In Pitture nere su carta (Mondadori, Milano, 2008) l’ “andamento programmaticamente esitante” di Benedetti, pieno di nessi analogici e passaggi arbitrari, diventa ancora più ellittico e sincopato, sacrificando verbi e aggettivi, fino ad approdare a una «scrittura di sostantivi ossea, che nei suoi aspetti più radicali potrebbe essere il portato di qualche disordine neurologico»: la perdita di senso che il poeta registra e l’incapacità di ricomporre attraverso la memoria un’identità lacerata in tanti frammenti sparsi assumono un’intonazione tragica, accentuata dall’atteggiamento dimesso, privo di enfasi, del poeta che si sente sempre più solo, ma non cerca spiegazioni o consolazioni metafisiche («Ho freddo, ma come se non fossi io»).

In Materiali di un’identità (Transeuropa, Massa, 2010), Benedetti ritorna sul tema dell’identità, sempre strettamente connesso a quello della precarietà della memoria e dell’esistenza, e lo legge attraverso gli autori e i filosofi che sente più vicini: come lui, Paul Celan, Rainer Maria Rilke, Yves Bonnefoy, Cesare Pavese, Carlo Michelstaedter, Martin Heidegger e Georges Bataille sono interessati a vedere e rappresentare l’uomo nella sua verità più elementare, nel “brivido di stare”.

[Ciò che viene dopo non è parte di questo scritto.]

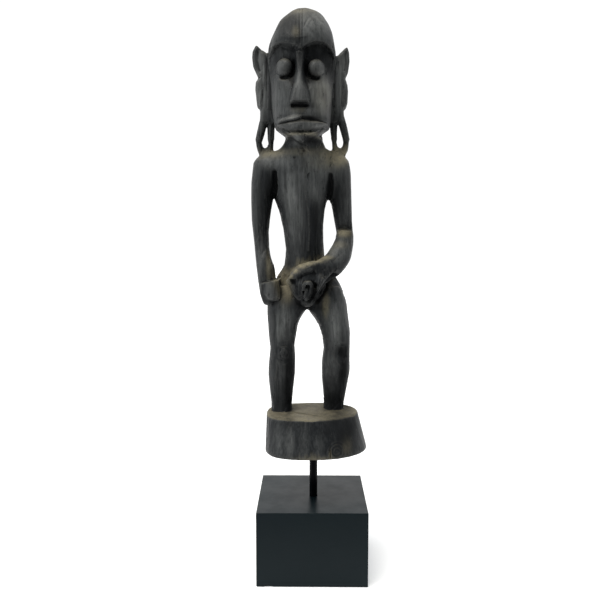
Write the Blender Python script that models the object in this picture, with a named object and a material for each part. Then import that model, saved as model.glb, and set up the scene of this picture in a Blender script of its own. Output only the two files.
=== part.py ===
"""A carved wooden figure on its own drum base, held over a block plinth by one thin rod.

Metres, +Z up, the front towards -Y. The origin is the middle of the plinth's underside.
The plinth, the rod, its bores and the drum base have sizes of their own. The figure above
the drum is drawn 416 parts tall and keeps its pose and carving as shares of its height.
"""

import math

import bmesh
import bpy
import numpy as np
from mathutils import Matrix, Vector

# Plinth: a block with softened edges
PLINTH_WIDTH = 0.114
PLINTH_DEPTH = 0.114
PLINTH_HEIGHT = 0.0778
PLINTH_EDGE = 0.0009

# Rod, and the blind bores that take its two ends
ROD_DIAMETER = 0.0085
ROD_SHOWN = 0.0535
ROD_IN_PLINTH = 0.030
ROD_IN_DRUM = 0.020
ROD_END_CHAMFER = 0.0006
BORE_CLEARANCE = 0.0003
ROD_X = 0.0015
ROD_Y = -0.0065

# Drum base, carved in one with the figure, wider at its foot than at its top
DRUM_HEIGHT = 0.0383
DRUM_TOP_WIDTH = 0.0970
DRUM_TOP_DEPTH = 0.0770
DRUM_FOOT_WIDTH = 0.1082
DRUM_FOOT_DEPTH = 0.0950
DRUM_TOP_SHIFT = (-0.0014, 0.0035)
DRUM_FOOT_SHIFT = (0.0030, 0.0)
DRUM_EDGE = 0.0014
DRUM_SKEW = 0.06
DRUM_SQUARE_LEFT = 2.9
DRUM_SQUARE_RIGHT = 2.2
DRUM_AROUND = 56

# Figure above the drum, drawn in parts of 416 to its height
FIGURE_HEIGHT = 0.416
DRAWN_HEIGHT = 416.0
PART = FIGURE_HEIGHT / DRAWN_HEIGHT
LEG_SINK = 2.5
EASING_LOSS = 0.45
GRID = 1.5
FACETS = 7800
FINGERS = 2
FINGER_X = -13.2
FINGER_STEP = 4.6
SHARP_ANGLE = math.radians(35)

ROD_TOP = PLINTH_HEIGHT + ROD_SHOWN + ROD_IN_DRUM
DRUM_UNDERSIDE = PLINTH_HEIGHT + ROD_SHOWN
DRUM_TOP = DRUM_UNDERSIDE + DRUM_HEIGHT
FIGURE_PLACE = Matrix.Translation((ROD_X, ROD_Y, DRUM_TOP)) @ Matrix.Scale(PART, 4)


def clear_scene():
    for thing in list(bpy.data.objects):
        bpy.data.objects.remove(thing, do_unlink=True)


def material(name, colour, roughness, metallic=0.0):
    made = bpy.data.materials.new(name)
    made.use_nodes = True
    shader = made.node_tree.nodes["Principled BSDF"]
    shader.inputs["Base Color"].default_value = (*colour, 1.0)
    shader.inputs["Roughness"].default_value = roughness
    shader.inputs["Metallic"].default_value = metallic
    made.diffuse_color = (*colour, 1.0)
    return made


def new_object(name, bm, finish=None):
    mesh = bpy.data.meshes.new(name)
    bmesh.ops.recalc_face_normals(bm, faces=bm.faces)
    bm.to_mesh(mesh)
    bm.free()
    thing = bpy.data.objects.new(name, mesh)
    bpy.context.scene.collection.objects.link(thing)
    if finish:
        mesh.materials.append(finish)
    return thing


def cutter(thing):
    thing.hide_render = True
    thing.display_type = "WIRE"
    return thing


def settle(thing):
    """Puts the result of an object's modifiers into its mesh."""
    graph = bpy.context.evaluated_depsgraph_get()
    settled = bpy.data.meshes.new_from_object(thing.evaluated_get(graph))
    thing.modifiers.clear()
    thing.data = settled


def smooth(thing):
    thing.data.shade_smooth()
    thing.data.set_sharp_from_angle(angle=SHARP_ANGLE)


def cut(thing, tool, operation="DIFFERENCE"):
    step = thing.modifiers.new(f"{operation.lower()} {tool.name}", "BOOLEAN")
    step.operation = operation
    step.object = tool


def curve_through(stops, places, at):
    """A smooth curve through rows of numbers, which never swings past a row's own values."""
    stops = np.array(stops, float)
    places = np.array(places, float)
    gap = np.diff(places)[:, None]
    slope = np.diff(stops, axis=0) / gap
    tangent = np.zeros_like(stops)
    tangent[0], tangent[-1] = slope[0], slope[-1]
    before, after = slope[:-1], slope[1:]
    same_way = before * after > 0
    total = np.where(same_way, before + after, 1.0)
    tangent[1:-1] = np.where(same_way, 2 * before * after / total, 0.0)
    index = np.clip(np.searchsorted(places, at) - 1, 0, len(places) - 2)
    width = gap[index]
    u = (at[:, None] - places[index][:, None]) / width
    start, end = stops[index], stops[index + 1]
    lead = width * tangent[index]
    trail = width * tangent[index + 1]
    return (
        start * (2 * u**3 - 3 * u**2 + 1)
        + lead * (u**3 - 2 * u**2 + u)
        + end * (3 * u**2 - 2 * u**3)
        + trail * (u**3 - u**2)
    )


def rounded(cosine, squareness):
    """One ordinate of a rounded square: 2 gives a circle, less a diamond, more a square."""
    return np.sign(cosine) * np.abs(cosine) ** (2.0 / squareness)


def bridge_rings(rings):
    """A closed solid through rings of points, with a fan of faces over each end."""
    bm = bmesh.new()
    loops = [[bm.verts.new(point) for point in ring] for ring in rings]
    count = len(loops[0])
    for lower, upper in zip(loops, loops[1:]):
        for i in range(count):
            j = (i + 1) % count
            bm.faces.new((lower[i], lower[j], upper[j], upper[i]))
    bm.faces.new(loops[0][::-1])
    bm.faces.new(loops[-1])
    return bm


def stack(name, rows, front_square=2.2, back_square=2.2, around=48, step=GRID, shape=None):
    """A form built of level slices: each row is height, left, right, front, back."""
    rows = np.array(rows, float)
    count = max(2, int((rows[-1, 0] - rows[0, 0]) / step))
    heights = np.linspace(rows[0, 0], rows[-1, 0], count + 1)
    slices = curve_through(rows[:, 1:], rows[:, 0], heights)
    angle = np.linspace(0, 2 * math.pi, around, endpoint=False)
    cos, sin = np.cos(angle), np.sin(angle)
    square = np.where(sin < 0, front_square, back_square)
    rings = []
    for height, (left, right, front, back) in zip(heights, slices):
        x = (left + right) / 2 + (right - left) / 2 * rounded(cos, square)
        middle = (front + back) / 2
        y = middle + (back - front) / 2 * rounded(sin, square)
        z = np.full(around, height)
        if shape:
            y = shape(x, y, z, middle)
        rings.append(np.stack([x, y, z], axis=1))
    return new_object(name, bridge_rings(rings))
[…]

Anche nell’ultima raccolta che Benedetti ha pubblicato, Tersa morte (Mondadori, Milano, 2013), il legame fortissimo tra poesia e biografia emerge dalla totale corrispondenza tra sé e il proprio sguardo e tra lo sguardo e le cose («Si resta a guardare, / le parole scorrono insieme alle dita»), minacciata dalla “paura di non poter vedere” che serpeggia sempre nelle sue poesie, come dimostra la frequenza quasi ossessiva di termini legati al senso della vista («Io che sono delle cose negli occhi, / ma non so dire come sono quando le guardo»): Benedetti richiama la pittura di Morandi che si concentra a tal punto sugli oggetti da smaterializzarli e da smarrire in essi la sua identità, avvertendone l’irresistibile attrazione («Questo guardare le mani / rigirandole / o lo sguardo per andare / tra le tante voci»).

Pur con una sintassi più fluida, l’obiettivo del poeta è sempre quello di raggiungere, trascendendo la realtà e il mondo del vissuto, uno sguardo puro, assoluto, staccato dal corpo e dalla mente («E le mie parole dopo le mie, / la terra tutta, rotonda, intera / da lontano come il mio corpo»): è lo sguardo del sosia, di colui che non c’è più e ci guarda e non dice nulla, un’immagine che ritorna spesso nelle ultime raccolte e che indica ancora una volta la volontà di liberarsi dal peso della propria soggettività per osservarsi da un punto di vista esterno, extrastorico («Si diventa altri occhi/per morire dovunque / Ci si dimentica di sé / e il sosia ripete le onde del mare»).

Questo lavoro continuo e tenace di purificazione dello sguardo, in un’epoca satura di immagini e di messaggi inconsistenti, è l’eredità più significativa che la poesia di Mario Benedetti ci lascia, insieme alla consapevolezza che «Quel nulla che noi non saremo / porta con sé e cancella tutto«.